Né aux États-Unis, le technofascisme croit-il dans le mythe de la « destinée manifeste » des États-Unis ?

Les technofascistes sont attachés aux États-Unis par intérêt économique. Ils ne croient pas au projet démocratique américain, mais défendent un monde blanc composé d’un peuple d’élite régnant sursur les autres humains.

Perçoivent-ils la Chine comme une rivale des États-Unis ?

Selon Thiel, la Chine fait preuve d’un pessimisme déterminé. Elle copie inlassablement l’Occident pour se développer, mais elle a conscience qu’il sera impossible d’offrir à sa population immense le niveau de vie des pays occidentaux. À l’opposé, Thiel veut promouvoir l’optimisme déterminé dans la culture occidentale contemporaine. C’est-à-dire que les Occidentaux comprennent le futur à venir et travaillent à le modeler. Cependant, il est sceptique sur le fait que les Européens vont suivre les Américains sur cette voie. Pour lui, l’Europe occidentale du 21e siècle se caractérise par un vague sens du déclin mêlé à l’intuition trouble que les grandes heures du continent sont loin derrière lui.

Il y a donc une forme de désenchantement dans le technofascisme ?

Thiel souligne l’idée d’un épuisement de la foi dans le futur et du désir de le faire advenir. Les progrès technologiques d’aujourd’hui font pâle figure avec les espoirs exaltés des années 1950 et 1960, notamment sur le voyage spatial.

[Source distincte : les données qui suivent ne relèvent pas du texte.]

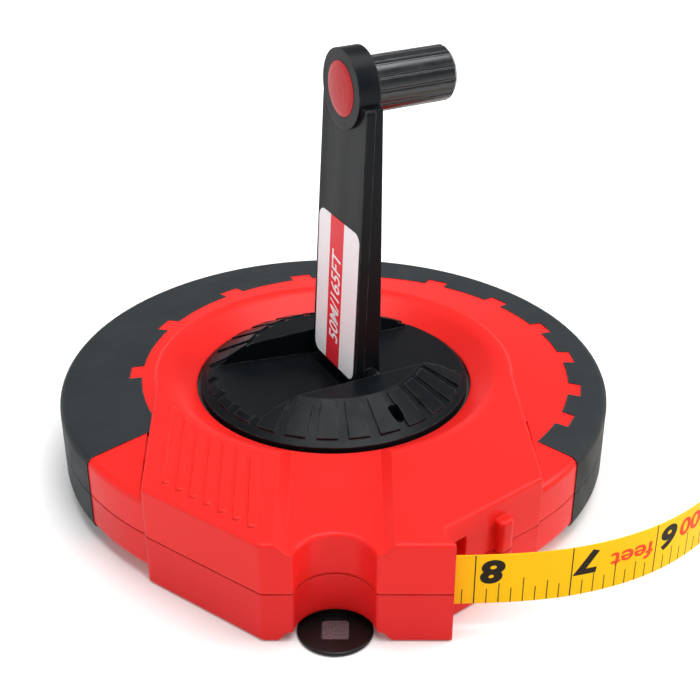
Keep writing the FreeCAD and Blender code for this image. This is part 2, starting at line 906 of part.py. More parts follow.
def slab(name, points, width):
    """A side profile of the arm, widened both ways."""
    body = new_body(name, turned=True)
    sketch = new_sketch(body, "XZ_Plane")
    outline(sketch, points)
    pad(body, sketch, width, both_ways=True)
    return body


def along_knob(name, points):
    """A solid of revolution about the knob's axis, from (distance along it, radius) corners."""
    body = new_body(name, turned=True)
    sketch = new_sketch(body, "XZ_Plane", (0, KNOB_AXIS, 0))
    outline(sketch, points)
    spin(body, sketch, axis="H_Axis")
    return body


def arm_front(low, high):
    """The arm's skin as seen from its outer face: a little narrower towards the knob."""
    body = new_body("arm_front_body", turned=True)
    sketch = new_sketch(body, "YZ_Plane")
    wide = size("arm_width") / 2
    narrow = size("arm_end_width") / 2
    outline(sketch, [(-wide, low), (wide, low), (narrow, high), (-narrow, high)])
    last = pad(body, sketch, 20.0)
    rounded("arm_shoulders", last, 1.6, lambda box: box.ZMin > high - 3 and box.ZLength < 0.01)
    return body


def crank_arm():
    top = 113.2
    back = size("arm_back")
    foot = cross_pin("foot", size("foot_radius"), size("arm_body_width"))
    slab_box = slab("foot_limits", [(0, 24.0), (back, 24.0), (back, 40.0), (0, 40.0)], 30.0)
    side = [(0, size("hinge_z")), (back, size("hinge_z")), (back, top), (face_x(top), top)]
    body = slab("arm_body", side, size("arm_body_width"))
    low = 30.4
    leaning = slab(
        "arm_skin_side",
        [
            (face_x(low), low),
            (face_x(low, SIZES["arm_flange"]), low),
            (face_x(top, SIZES["arm_flange"]), top),
            (face_x(top), top),
        ],
        40.0,
    )
    skin = common("arm_skin", leaning, arm_front(low, top))
    radius = size("head_radius")
    head = along_knob("arm_head", [(2.7, 0), (2.7, radius), (back, radius), (back, 0)])
    radius = size("cap_radius") + 0.1
    recess = along_knob("cap_recess", [(0, 0), (0, radius), (4.4, radius), (4.4, 0)])
    stud = size("stud_radius")
    bore = [(0, 0), (0, 4.1), (5.8, 4.1), (5.8, stud), (12.0, stud), (12.0, 0)]
    stud_hole = along_knob("stud_hole", bore)
    pin_hole = cross_pin("arm_pin_hole", size("hinge_pin") + 0.05, 30.0)
    whole = fuse("arm_blank", body, skin, head, common("foot_round", foot, slab_box))
    node("crank_arm", cut("arm_cut", whole, recess, stud_hole, pin_hole))
    node(
        "knob_cap",
        along_knob(
            "knob_cap_body",
            [
                (4.35, 0),
                (4.35, size("cap_radius")),
                (2.6, size("cap_radius")),
                (2.25, size("cap_radius") * 0.8),
                (2.0, size("cap_radius") * 0.45),
                (1.9, 0),
            ],
        ),
    )


def arm_label():
    """The thin sticker on the arm's outer face, in the plane of that face."""
    low = 31.2
    high = 77.5
    thin = 0.15
    body = new_body("label", turned=True)
    sketch = new_sketch(body, "XZ_Plane")
    outline(
        sketch,
        [
            (face_x(low, -thin), low),
            (face_x(low), low),
            (face_x(high), high),
            (face_x(high, -thin), high),
        ],
    )
    last = pad(body, sketch, 25.6, both_ways=True)
    corner = lambda box: max(box.XLength, box.YLength, box.ZLength) < 0.2
    rounded("label_corners", last, 3.0, corner)
    node("arm_label", body)


def crank_knob():
    start = SIZES["arm_back"] + 0.4
    end = SIZES["arm_back"] + SIZES["knob_length"]
    edge = 1.1
    radius = size("knob_radius")
    bore = size("stud_radius") + 0.05
    body = along_knob(
        "knob_body",
        [
            (start, bore),
            (start, radius - 0.3),
            (start + 0.3, radius),
            (end - edge, radius),
            (end, radius - edge),
            (end, 4.2),
            (end - 2.4, 4.2),
            (end - 2.4, bore),
        ],
    )
    flutes = []
    for index in range(12):
        groove = doc.addObject("Part::Cylinder", "flute_%d" % index)
        groove.Radius = 0.7
        groove.Height = end - start - 1.6
        angle = math.radians(30 * index)
        reach = SIZES["knob_radius"] + 0.15
        local = Vector(start + 0.8, reach * math.cos(angle), KNOB_AXIS.value + reach * math.sin(angle))
        turn = Rotation(Vector(0, 0, 1), SIZES["crank_azimuth"])
        groove.Placement = Placement(turn.multVec(local), turn.multiply(Rotation(Vector(0, 1, 0), 90)))
        flutes.append(groove)
    node("crank_knob", cut("knob_cut", body, *flutes))
    stud = size("stud_radius")
    node(
        "knob_stud",
        along_knob(
            "knob_stud_body",
            [(4.5, 0), (4.5, 4.0), (5.8, 4.0), (5.8, stud), (end - 2.2, stud), (end - 2.2, 0)],
        ),
    )
    washer = [(end - 2.1, 0.9), (end - 2.1, 3.9), (end - 1.5, 3.9), (end - 1.5, 0.9)]
    node("knob_washer", along_knob("knob_washer_body", washer))
    screw = [(end - 1.5, 0), (end - 1.5, 2.6), (end - 0.4, 2.2), (end - 0.4, 0)]
    node("knob_screw", along_knob("knob_screw_body", screw))


# ---------------------------------------------------------------- tape blade and end fitting

# Centre line of the free blade in plan, from the mouth to the end clip.
BLADE_ROUTE = [
    (31.2, -84.0),
    (48.0, -83.7),
    (69.0, -79.5),
    (89.5, -69.5),
    (107.0, -52.5),
    (121.5, -31.0),
    (132.0, -7.5),
    (139.5, 17.0),
    (143.0, 40.5),
    (143.0, 62.0),
]


def band(label, route, radii, thickness, bottom, height):
    """A strip on edge along a plan route whose corners are rounded by tangent arcs."""
    half = thickness / 2
    sides = {half: [], -half: []}
    for side, edges in sides.items():
        start = None
        for i in range(1, len(route)):
            a = Vector(*route[i - 1], 0)
            b = Vector(*route[i], 0)
            run = (b - a).normalize()
            out = Vector(-run.y, run.x, 0) * side
            if start is None:
                start = a + out
            if i == len(route) - 1:
                edges.append(Part.LineSegment(start, b + out).toShape())
                continue
            following = (Vector(*route[i + 1], 0) - b).normalize()
            turn = run.getAngle(following)
            radius = radii[i - 1]
            left = run.cross(following).z > 0
            reach = radius * math.tan(turn / 2)
            enter = b - run * reach + out
            leave_out = Vector(-following.y, following.x, 0) * side
            leave = b + following * reach + leave_out
            centre = b - run * reach + Vector(-run.y, run.x, 0) * (radius if left else -radius)
            middle_way = (enter - centre).normalize() + (leave - centre).normalize()
            own = (enter - centre).Length
            middle = centre + middle_way.normalize() * own
            edges.append(Part.LineSegment(start, enter).toShape())
            edges.append(Part.Arc(enter, middle, leave).toShape())
            start = leave
    left_side = sides[half]
    right_side = sides[-half]
    first = Part.LineSegment(end_of(right_side[0], 0), end_of(left_side[0], 0)).toShape()
    last = Part.LineSegment(end_of(left_side[-1], -1), end_of(right_side[-1], -1)).toShape()
    wire = Part.Wire(Part.__sortEdges__(left_side + right_side + [first, last]))
    made = doc.addObject("Part::Feature", label + "_shape")
    solid = Part.Face(wire).extrude(Vector(0, 0, height))
    solid.translate(Vector(0, 0, bottom))
    made.Shape = solid
    node(label, made)
    return made


def end_of(edge, which):
    return edge.Vertexes[which].Point


def tangent_radii(route):
    """Each corner's arc is as large as its two runs allow."""
    radii = []
    for i in range(1, len(route) - 1):
        a, b, c = [Vector(*p, 0) for p in route[i - 1 : i + 2]]
        turn = (b - a).getAngle(c - b)
        radii.append(0.45 * min((b - a).Length, (c - b).Length) / math.tan(turn / 2))
    return radii


def tape():
    thickness = SIZES["tape_thickness"]
    width = SIZES["tape_width"]
    bottom = PARTING.value - width / 2
    radii = tangent_radii(BLADE_ROUTE)
    band("tape_blade", BLADE_ROUTE, radii, thickness, bottom, width)
    # Inside: off the coil's left front, round the guide post, out of the mouth.
    wrap = SIZES["post_radius"] + 0.1 + thickness / 2
    coil = SIZES["coil_radius"] + 0.2 + thickness / 2
    post = Vector(SIZES["post_x"], SIZES["post_y"], 0)
    toward = math.atan2(post.y, post.x) - math.acos((coil - wrap) / post.Length)
    leave = (coil * math.cos(toward), coil * math.sin(toward))
    mouth = BLADE_ROUTE[0]
    slope = toward + math.pi / 2
    level = mouth[1]
    corner_x = leave[0] + (level - leave[1]) / math.tan(slope)
    band("tape_lead", [leave, (corner_x, level), mouth], [wrap], thickness, bottom, width)


def block_at(name, low, high):
    """A rectangular block between two corners."""
    made = doc.addObject("Part::Box", name)
    made.Length = high[0] - low[0]
    made.Width = high[1] - low[1]
    made.Height = high[2] - low[2]
    made.Placement.Base = Vector(*low)
    return made


def end_fitting():
    """Clip, pin, ring and folding claw at the tape's zero end."""
    x = SIZES["end_x"]
    y = SIZES["end_y"]
    pin_y = SIZES["end_pin_y"]
    low = PARTING.value - 8.1
    high = PARTING.value + 8.1
    centre = PARTING.value
    clip = block_at("clip_cheeks", (x - 1.4, y - 6, low), (x + 1.4, pin_y, high))
    slot = block_at("clip_slot", (x - 0.21, y - 7, low - 1), (x + 0.21, y + 0.05, high + 1))
    barrel = posts("clip_barrel", [(x, pin_y)], 2.2, low, high - low)
    gap = block_at("clip_gap", (x - 3, pin_y - 2.6, centre - 4.0), (x + 3, pin_y + 3, centre + 4.0))
    bore = posts("clip_bore", [(x, pin_y)], size("end_pin") + 0.03, low - 1, high - low + 2)
    rivets = []
    rivet_holes = []
    for index, height in enumerate((centre - 4.5, centre + 4.5)):
        kinds = (("rivet", 1.2, 3.6, rivets), ("rivet_hole", 1.25, 8.0, rivet_holes))
        for kind, radius, length, made in kinds:
            peg = doc.addObject("Part::Cylinder", "%s_%d" % (kind, index))
            peg.Radius = radius
            peg.Height = length
            peg.Placement = Placement(Vector(x - length / 2, y - 3, height), Rotation(Vector(0, 1, 0), 90))
            made.append(peg)
    node("end_clip", cut("clip_cut", fuse("clip_blank", clip, *barrel), slot, gap, *bore, *rivet_holes))
    node("end_clip_rivets", fuse("rivets", *rivets))
    blade = NODES.pop("tape_blade")
    node("tape_blade", cut("blade_cut", blade, *rivet_holes))
    pin = posts("end_pin_bar", [(x, pin_y)], size("end_pin"), low - 0.4, high - low + 0.8)
    node("end_pin", pin[0])

    ring = []
    for index, (bottom, top) in enumerate(((centre - 3.8, centre - 1.7), (centre + 1.7, centre + 3.8))):
        ring += posts("ring_knuckle_%d" % index, [(x, pin_y)], 2.0, bottom, top - bottom)
        ring.append(block_at("ring_stem_%d" % index, (x - 1.1, pin_y, bottom), (x + 1.1, pin_y + 4, top)))
    round_y = pin_y + 14.5
    outer = doc.addObject("Part::Cylinder", "loop_outer")
    inner = doc.addObject("Part::Cylinder", "loop_inner")
    for loop, radius, depth in ((outer, 11.0, 2.2), (inner, 8.6, 4.0)):
        loop.Radius = radius
        loop.Height = depth
        loop.Placement = Placement(Vector(x - depth / 2, round_y, centre), Rotation(Vector(0, 1, 0), 90))
    low_corner = (x - 1.1, pin_y + 2.7, centre - 11)
    outer_box = block_at("loop_outer_box", low_corner, (x + 1.1, round_y, centre + 11))
    low_corner = (x - 2, pin_y + 5.1, centre - 8.6)
    inner_box = block_at("loop_inner_box", low_corner, (x + 2, round_y, centre + 8.6))
    loop = cut("loop", fuse("loop_blank", outer, outer_box), inner, inner_box)
    claw_gap = block_at("claw_gap", (x - 4, pin_y - 3, centre - 1.7), (x + 4, pin_y + 8, centre + 1.7))
    node("end_ring", cut("ring_cut", fuse("ring_blank", loop, *ring), claw_gap, *bore))
    knuckle = posts("claw_knuckle", [(x, pin_y)], 2.0, centre - 1.4, 2.8)
    stem = block_at("claw_stem", (x - 0.8, pin_y, centre - 1.4), (x + 0.8, pin_y + 14, centre + 1.4))
    low_corner = (x - 0.8, pin_y + 12.4, centre - 1.4)
    tooth = block_at("claw_tooth", low_corner, (x + 3.6, pin_y + 14, centre + 1.4))
    node("end_claw", cut("claw_cut", fuse("claw_blank", *knuckle, stem, tooth), *bore))


case()
case_screws()
guide_post()
knob_rest()
drum()
crank_plate()
hinge()
crank_arm()
arm_label()
crank_knob()
tape()
end_fitting()
doc.recompute()

for thing in doc.Objects:
    if "Invalid" in thing.State or "Error" in thing.State:
        raise RuntimeError("%s is %s" % (thing.Label, thing.State))
for label, thing in NODES.items():
    if thing.Shape.isNull() or not thing.Shape.isValid():
        raise RuntimeError("%s has no valid shape" % label)

os.makedirs("parts", exist_ok=True)
for label, thing in NODES.items():
    thing.Shape.exportStep("parts/%s.step" % label)
    print("%-26s %8.2f cm3  %d solids" % (label, thing.Shape.Volume / 1000, len(thing.Shape.Solids)))
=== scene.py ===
import math

import bmesh
import bpy
from mathutils import Matrix, Vector


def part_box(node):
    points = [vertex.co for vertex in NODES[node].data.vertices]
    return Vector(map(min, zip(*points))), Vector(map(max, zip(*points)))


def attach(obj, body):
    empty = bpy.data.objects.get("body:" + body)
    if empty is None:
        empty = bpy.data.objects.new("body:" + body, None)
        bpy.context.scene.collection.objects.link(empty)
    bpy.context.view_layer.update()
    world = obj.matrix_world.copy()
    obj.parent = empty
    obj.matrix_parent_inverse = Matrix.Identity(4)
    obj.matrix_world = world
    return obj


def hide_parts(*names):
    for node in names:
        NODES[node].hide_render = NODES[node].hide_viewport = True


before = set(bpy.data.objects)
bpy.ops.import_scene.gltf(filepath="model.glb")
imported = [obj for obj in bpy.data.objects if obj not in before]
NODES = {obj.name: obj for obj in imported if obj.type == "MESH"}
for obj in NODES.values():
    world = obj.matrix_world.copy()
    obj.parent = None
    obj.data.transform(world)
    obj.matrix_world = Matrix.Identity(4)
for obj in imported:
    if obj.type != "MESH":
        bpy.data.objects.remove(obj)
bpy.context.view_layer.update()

# A closed-case measuring tape with a folding crank. Lengths are in metres; MM turns millimetres into them.
# The frame is the CAD model's: +Z up along the reel's axis, -Y towards the knob notch, tape out to +X.
MM = 0.001

# ------------------------------------------------------------------ materials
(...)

L’ethos du conquérant capitaliste et de la technologie font défaut à l’Occident. Il déplore le déclin de l’idée futuriste. C’est pour cette raison que Thiel aime les projets de conquête spatiale de Musk.

Y a-t-il des oppositions aux technofascistes ?

On a vu des résistances au pouvoir des technofascistes, notamment contre Elon Musk. En effet, suite à son engagement en faveur de Trump, des activistes ont visé ses entreprises. On a vu des piratages de véhicules Tesla. Ces actions pouvaient s’accompagner également de destruction de véhicules. Les actions boursières des entreprises d’Elon Musk ont chuté suite à ces actions. Les États pourraient faire pression sur les entreprises de la tech basées dans leurs pays.